Himeji Castle Reopens Following Five-Year Restoration

Himeji Castle Reopens Following Five-Year Restoration

KÖBE — After five and a half years under wraps, restoration of the 17th-century Himeji Castle has finally been completed. A government celebration ceremony was held at the UNESCO — United Nations Educational, Scientific and Cultural Organization — World Heritage Site in western Japan a day before the historic castle reopened to the public.

The extensive restoration work, which included replacing roof tiles and repainting the outer walls, began in October 2009. The work enabled the castle, which is a national treasure also known as shirasagi-jo, or Eglet Castle, to regain its elegant appearance with its white plastered earthen walls. The castle’s main donjon — or central six-floor tower — was built in 1609.

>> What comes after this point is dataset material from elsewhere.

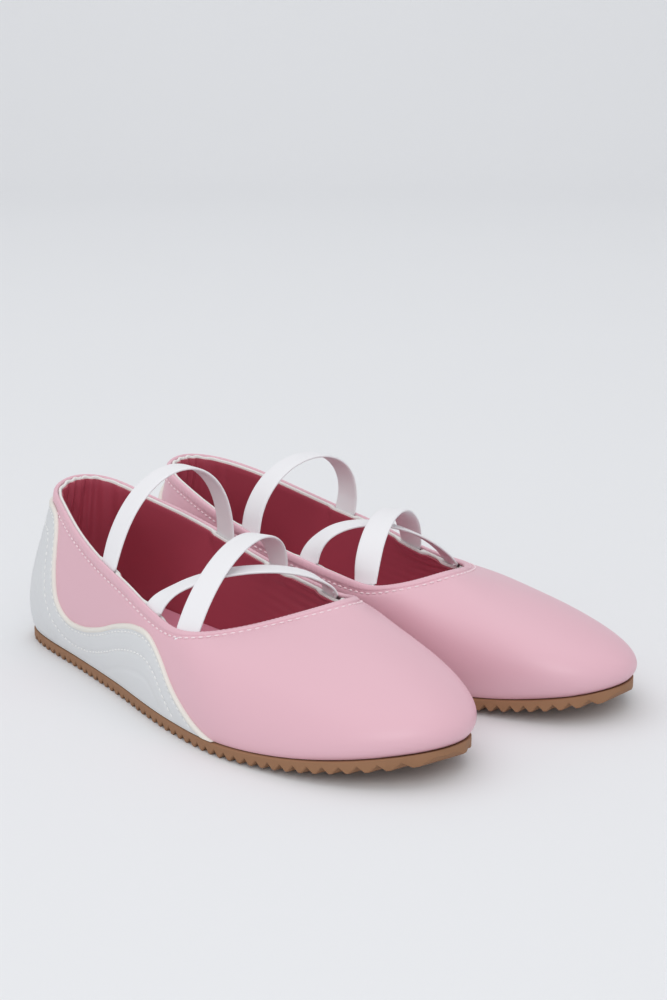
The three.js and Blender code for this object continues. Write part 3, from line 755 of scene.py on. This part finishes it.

In 1993, Himeji Castle became Japan’s first UNESCO World Cultural Heritage site. This is the first time it has been renovated since its last major reconstruction in 1964.

“Himeji Castle stands today, thanks to the passion of people living nearby,” said Masanori Aoyagi, head of the Cultural Affairs Agency, at the ceremony. “The story of the major renovation work this time will be passed down to the next generation.”

“Blue Impulse,” Japan’s Air Self-Defense Force’s air aerobatic and precision flying team, flew over the castle to in celebration of the completion of the restoration work.

Himeji city officials expect 1.8 million people to visit the castle in fiscal 2015, which started April 1. The city also signed an agreement with the operator of Germany’s Neuschwanstein Castle to cross-promote the two castles.